Sally Thomson (Grampian Hospital Arts Trust):
- A creative practice which involves collaboration and even playing has had a humanizing effect in my area of work – many professionals have found it key to viewing people as people again, rather than as patients, as part of their job.
Peter McCaughey:
- Everyone has a circle of influence, which extends throughout their life.
- In terms of the ‘tables’ or networks I was talking about earlier, the ‘ripple’ [of creativity] can disappear very quickly once an individual leaves – here, there is dependence upon a charismatic person rather than creating a support network.
Angus Farquhar:
- If artists and project are funded by outside bodies – how can we do something that is possibly critical of the funder?
- In scientific research it is OK to trash legitimized truths or norms in order to make progress.
- Here art can learn from science – scientific research is very good at changing policies – art has, overall, not been very good at changing cultural policies.
- Some of the attempts at policy changing such as community-led design have been problematic – there is a problem in the process in that there is a question as to whether they are truly democratic (artists come in as specialist consultants) or sometimes these projects produce very bland results.
Peter McCaughey:
- Is the pursuit of truth through scientific methods enough?
- Scientific methods are not unbiased – failed research is not published especially to the same extent that art and its failures are documented and embraced.
- John Latham’s Artist Placement Group in the 1960s was a project which involved the linking of diverse institutions.

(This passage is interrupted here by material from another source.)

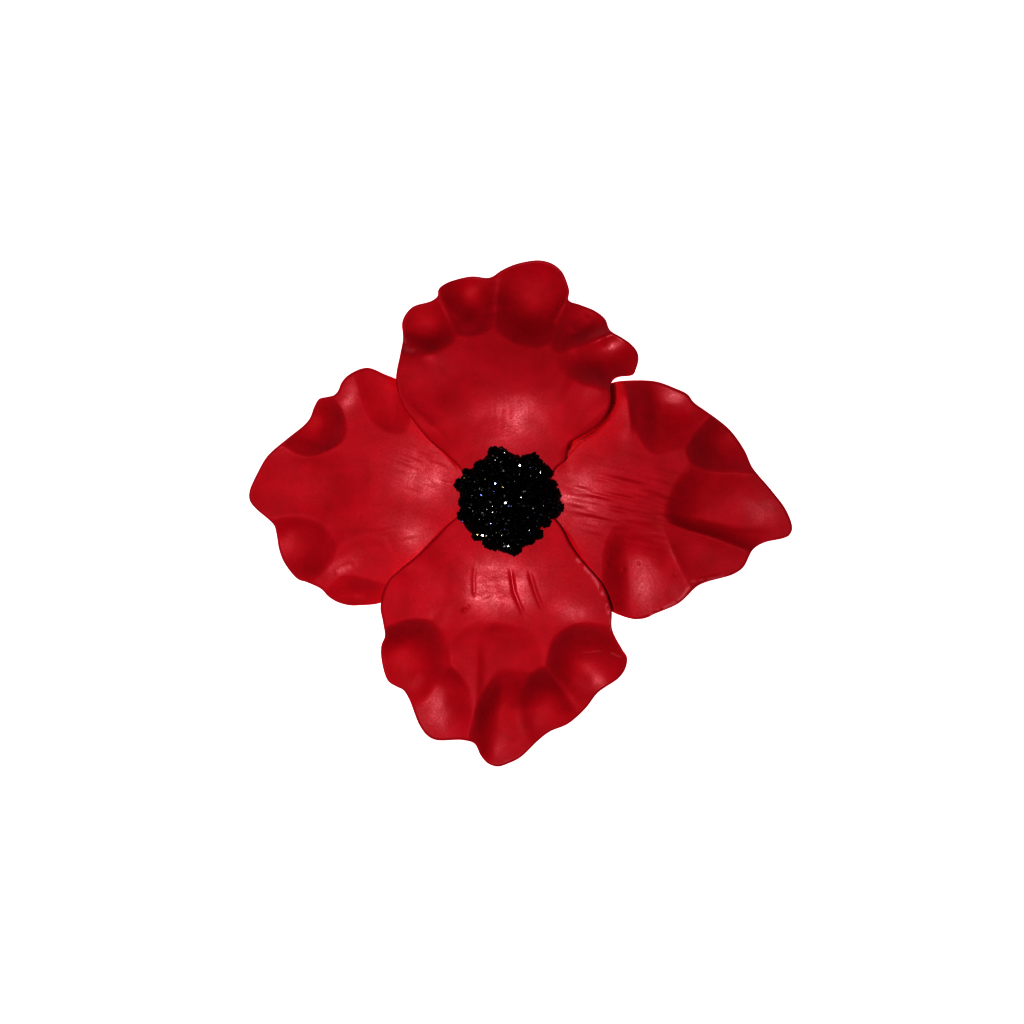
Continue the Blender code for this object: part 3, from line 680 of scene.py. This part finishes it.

- From this we can learn that we all have our own knowledge that we can exchange for a particular problem.
Blane Johnson (Artist and Recent Graduate of RGU:
- I’d never thought about collaboration at all – it wasn’t spoken about or explicitly communicated at university.
- I suppose I was unaware that it was actually happening.
- It is obviously important for any art practice.
Peter McCaughey:
- Degrees are always individually awarded, so it is difficult to assess explicit collaboration and how or when it is happening.
- The idea of the ‘unique individual’ is still an index for contemporary practice and assessment which stems from the mechanisms of capitalism.
- We should make critical decisions based on these traditional values.
- For example with textiles [Blane studies Textiles as Gray’s School of Art, Aberdeen], how the maker of ‘the thing’ can extend into the realm of/connect to the user of the thing.
Craig Barrowman:
- Capitalist culture manages collaboration across the globe.
Angus Farquhar:
- Artists need to be taught ‘how’ you make your work, as well as ‘why’.
- We’re all to some degree complicit with these power structures – asking ‘how?’ has an ethical consequence.